_Problem to work on:_ Show each line from the listing that includes the word "scene".

_Record set:_
>>>>>

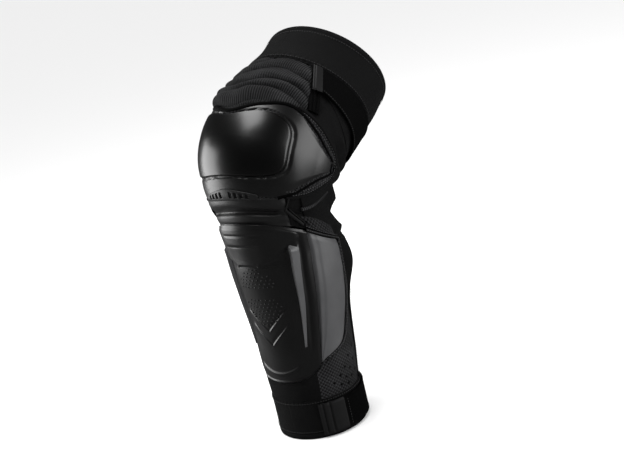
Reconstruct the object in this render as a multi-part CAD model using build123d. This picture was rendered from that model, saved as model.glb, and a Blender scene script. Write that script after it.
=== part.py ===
"""Knee-and-shin guard, moulded to a bent knee, standing on its calf hem.

Frame: +Z up the shin from the centre of the calf hem, -Y the front of the knee,
+X the outer (lateral) side of the leg. All sizes are in millimetres.

A place on the guard is given by its height along the leg's bent centre line, its
turn in degrees from the front of the leg (90 is the lateral side, 180 the back),
and its distance out from the guard's outer surface (negative is inwards).
"""

import os
from bisect import bisect_right
from math import cos, hypot, pi, radians, sin

from build123d import *

# the leg's centre line: straight shin, knee bend, straight thigh
SHIN_LENGTH = 217.0
KNEE_BEND = 55.0
BEND_RADIUS = 120.0

# the guard's outer surface: height, forward shift, half-depth, half-width
SECTIONS = [
    (0, 0, 52, 52),
    (46, 0, 52, 52),
    (85, -1, 53.5, 56),
    (130, -3, 56, 59),
    (170, -5, 61, 62),
    (215, -5, 65, 62),
    (245, 5, 64, 64),
    (270, 19, 70, 70),
    (300, 26, 77, 75),
    (328, 25, 80, 76),
    (355, 19, 79, 76),
    (390, 11, 77, 75),
    (420, 4, 75, 74),
    (446, 3, 74, 74),
]

# the two elastic cuffs and the grip bands inside them
CALF_CUFF_TOP = 46.0
CALF_HEM_TOP = 7.0
CALF_CUFF_WALL = 3.0
CALF_GRIP_INNER = 47.0
CALF_GRIP_WALL = 1.6
CALF_GRIP_HEIGHT = 30.0
THIGH_CUFF_BOTTOM = 390.4
THIGH_HEM_BOTTOM = 439.0
THIGH_HEM_TOP = 446.0
THIGH_CUFF_WALL = 3.0
THIGH_GRIP_INNER = 69.0
THIGH_GRIP_WALL = 1.2
THIGH_GRIP_HEIGHT = 26.0
THIGH_GRIP_SHIFT = 3.2

# layers, as (inside, outside) distances from the outer surface
SHELL = (-3.2, 0.0)
SHIN_SHELL = (-3.6, 0.0)
SHIN_FOAM = (-13.0, -3.9)
SHIN_LINER = (-14.6, -13.3)
WING_FOAM = (-8.4, -3.5)
KNEE_CARRIER = (-6.7, -3.8)
KNEE_FOAM = (-16.0, -7.1)
KNEE_LINER = (-17.5, -16.3)
TEXTILE = (-2.6, 0.0)
GATHER = (-6.0, -0.5)
BELLOWS = (-5.2, -1.2)
STRAP = (1.0, 3.0)
LOOP_PATCH = (0.3, 0.9)
HOOK_PATCH = (1.2, 1.8)
STRAP_TAB = (2.1, 4.2)
SHIN_CAP = (0.5, 2.6)
EDGE_BINDING = (-3.0, 0.8)

SEAM = 0.5            # gap left between neighbouring pieces
SURFACE_TOLERANCE = 0.02


def steepness(column):
    """Slope of a sections column at each height, flat where the column turns."""
    slopes = [0.0]
    for below, here, above in zip(SECTIONS, SECTIONS[1:], SECTIONS[2:]):
        rise_before = (here[column] - below[column]) / (here[0] - below[0])
        rise_after = (above[column] - here[column]) / (above[0] - here[0])
        turning = rise_before * rise_after <= 0
        mean = 0.0 if turning else 2 * rise_before * rise_after / (rise_before + rise_after)
        slopes.append(mean)
    return slopes + [0.0]


HEIGHTS = [station[0] for station in SECTIONS]
SLOPES = {column: steepness(column) for column in (1, 2, 3)}


def section(height):
    """Forward shift, half-depth and half-width of the outer surface at a height."""
    at = min(max(bisect_right(HEIGHTS, height) - 1, 0), len(SECTIONS) - 2)
    span = HEIGHTS[at + 1] - HEIGHTS[at]
    t = min(max((height - HEIGHTS[at]) / span, 0.0), 1.0)
    values = []
    for column in (1, 2, 3):
        low, high = SECTIONS[at][column], SECTIONS[at + 1][column]
        start, end = SLOPES[column][at], SLOPES[column][at + 1]
        level = low * (1 + 2 * t) * (1 - t) ** 2 + high * t * t * (3 - 2 * t)
        values.append(level + span * (start * t * (1 - t) ** 2 - end * t * t * (1 - t)))
    return values


def leg_line(height):
    """Centre, forward and upward directions of the leg at a height."""
    bend = radians(KNEE_BEND)
    arc = min(max((height - SHIN_LENGTH) / BEND_RADIUS, 0.0), bend)
    past_bend = max(height - SHIN_LENGTH - BEND_RADIUS * bend, 0.0)
    up = Vector(0, sin(arc), cos(arc))
    forward = Vector(0, -cos(arc), sin(arc))
    bent = Vector(0, BEND_RADIUS * (1 - cos(arc)), BEND_RADIUS * sin(arc))
    return Vector(0, 0, min(height, SHIN_LENGTH)) + bent + up * past_bend, forward, up


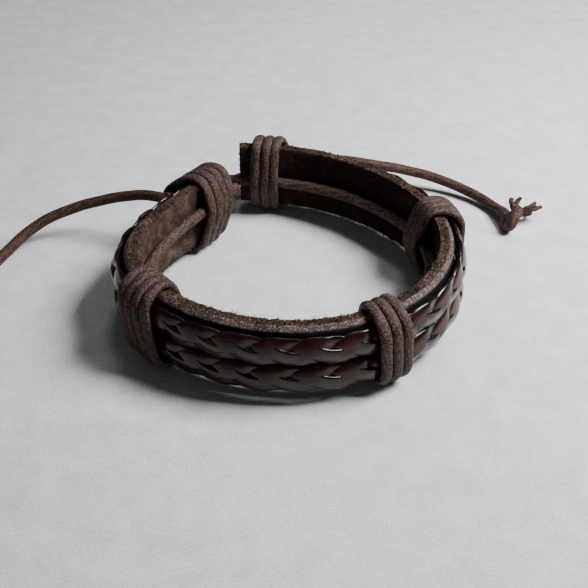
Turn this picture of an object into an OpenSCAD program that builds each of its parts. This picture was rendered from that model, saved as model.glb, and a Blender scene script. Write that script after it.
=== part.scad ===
// Adjustable braided leather bracelet, lying closed on a table.
// X runs across the front, Y from the front to the gap at the back, Z up. Millimetres.

/* [Strap] */
// Width of the leather strap, which stands on edge
strap_w = 12; // [11.5:0.1:12.5]
// Thickness of the leather strap
strap_t = 2.5; // [2:0.1:2.6]
// Length of the straight end of the right half, past its last bend
right_end = 5.5; // [5:0.1:6]
// Length of the straight end of the left half, past its last bend
left_end = 12; // [11.5:0.1:12.5]

/* [Braids] */
// Length over which one strand repeats its weave
weave_len = 17.4; // [16:0.1:19]
// Half of a strand's sideways swing
weave_swing = 1.7; // [1.6:0.05:1.8]
// Width of one strand
strand_w = 1.9; // [1.7:0.05:1.95]
// Thickness of one strand
strand_t = 0.82; // [0.7:0.01:0.85]
// Distance between the middles of the two braids
braid_pitch = 5.5; // [5.45:0.05:5.6]

/* [Cord] */
// Diameter of the waxed cotton drawcord
cord_d = 2; // [1.8:0.1:2]
// Diameter of the cord where it is pulled tight in a wrap
wrap_d = 1.6; // [1.4:0.1:1.6]
// Distance between neighbouring turns of a wrap
turn_pitch = 2.05; // [2:0.05:2.1]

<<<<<

_Written solution:_
Reconstruct the object in this render as a multi-part CAD model using build123d. This picture was rendered from that model, saved as model.glb, and a Blender scene script. Write that script after it.
Turn this picture of an object into an OpenSCAD program that builds each of its parts. This picture was rendered from that model, saved as model.glb, and a Blender scene script. Write that script after it.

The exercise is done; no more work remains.